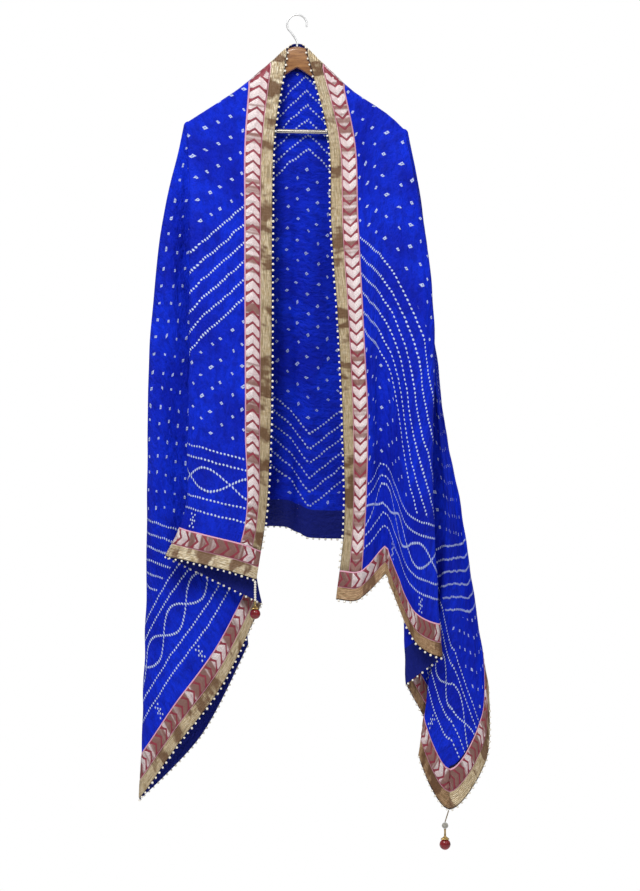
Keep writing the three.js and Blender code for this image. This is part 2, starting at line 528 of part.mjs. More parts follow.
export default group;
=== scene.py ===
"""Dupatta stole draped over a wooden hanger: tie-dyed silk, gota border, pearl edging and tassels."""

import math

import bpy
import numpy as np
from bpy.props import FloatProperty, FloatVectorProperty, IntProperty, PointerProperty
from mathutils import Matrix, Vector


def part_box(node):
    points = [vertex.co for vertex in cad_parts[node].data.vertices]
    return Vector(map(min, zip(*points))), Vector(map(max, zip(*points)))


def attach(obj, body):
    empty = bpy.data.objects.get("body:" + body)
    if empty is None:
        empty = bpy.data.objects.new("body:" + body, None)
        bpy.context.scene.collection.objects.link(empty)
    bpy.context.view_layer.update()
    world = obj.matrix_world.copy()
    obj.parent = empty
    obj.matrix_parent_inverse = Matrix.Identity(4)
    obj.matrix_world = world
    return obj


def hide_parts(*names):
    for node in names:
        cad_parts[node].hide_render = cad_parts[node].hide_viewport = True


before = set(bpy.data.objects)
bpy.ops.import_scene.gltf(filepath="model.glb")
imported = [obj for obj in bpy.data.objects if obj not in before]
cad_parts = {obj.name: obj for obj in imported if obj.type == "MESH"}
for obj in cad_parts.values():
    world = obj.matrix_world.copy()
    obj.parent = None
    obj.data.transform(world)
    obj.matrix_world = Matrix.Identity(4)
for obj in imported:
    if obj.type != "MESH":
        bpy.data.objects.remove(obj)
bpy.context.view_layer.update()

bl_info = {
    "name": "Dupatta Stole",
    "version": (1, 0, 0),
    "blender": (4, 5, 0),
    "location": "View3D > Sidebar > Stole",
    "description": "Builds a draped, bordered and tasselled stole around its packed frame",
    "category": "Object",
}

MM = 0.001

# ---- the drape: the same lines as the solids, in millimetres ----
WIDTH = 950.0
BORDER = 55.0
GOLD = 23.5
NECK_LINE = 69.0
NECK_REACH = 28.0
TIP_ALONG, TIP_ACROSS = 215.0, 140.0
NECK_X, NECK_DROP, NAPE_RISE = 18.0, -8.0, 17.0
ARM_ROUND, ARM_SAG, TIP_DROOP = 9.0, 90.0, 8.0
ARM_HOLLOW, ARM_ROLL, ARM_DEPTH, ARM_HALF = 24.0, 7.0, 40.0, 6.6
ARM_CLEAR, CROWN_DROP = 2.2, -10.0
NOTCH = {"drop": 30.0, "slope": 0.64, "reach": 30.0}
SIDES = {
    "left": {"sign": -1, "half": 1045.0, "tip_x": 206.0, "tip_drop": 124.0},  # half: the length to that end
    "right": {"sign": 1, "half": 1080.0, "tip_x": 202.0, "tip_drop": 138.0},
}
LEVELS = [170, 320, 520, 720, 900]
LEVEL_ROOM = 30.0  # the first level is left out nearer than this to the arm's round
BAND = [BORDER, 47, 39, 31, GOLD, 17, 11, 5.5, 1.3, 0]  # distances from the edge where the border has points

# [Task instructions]
Verbatim output is expected for the lines from the start of the data to the line in which "obj.parent = None" appears, both included.

# [Expected answer]
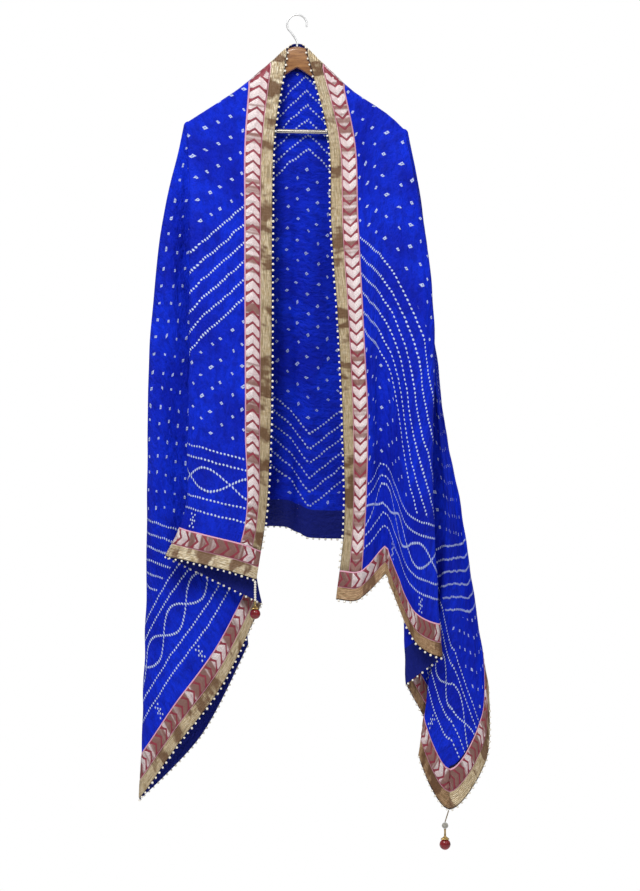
Keep writing the three.js and Blender code for this image. This is part 2, starting at line 528 of part.mjs. More parts follow.
export default group;
=== scene.py ===
"""Dupatta stole draped over a wooden hanger: tie-dyed silk, gota border, pearl edging and tassels."""

import math

import bpy
import numpy as np
from bpy.props import FloatProperty, FloatVectorProperty, IntProperty, PointerProperty
from mathutils import Matrix, Vector


def part_box(node):
    points = [vertex.co for vertex in cad_parts[node].data.vertices]
    return Vector(map(min, zip(*points))), Vector(map(max, zip(*points)))


def attach(obj, body):
    empty = bpy.data.objects.get("body:" + body)
    if empty is None:
        empty = bpy.data.objects.new("body:" + body, None)
        bpy.context.scene.collection.objects.link(empty)
    bpy.context.view_layer.update()
    world = obj.matrix_world.copy()
    obj.parent = empty
    obj.matrix_parent_inverse = Matrix.Identity(4)
    obj.matrix_world = world
    return obj


def hide_parts(*names):
    for node in names:
        cad_parts[node].hide_render = cad_parts[node].hide_viewport = True


before = set(bpy.data.objects)
bpy.ops.import_scene.gltf(filepath="model.glb")
imported = [obj for obj in bpy.data.objects if obj not in before]
cad_parts = {obj.name: obj for obj in imported if obj.type == "MESH"}
for obj in cad_parts.values():
    world = obj.matrix_world.copy()
    obj.parent = None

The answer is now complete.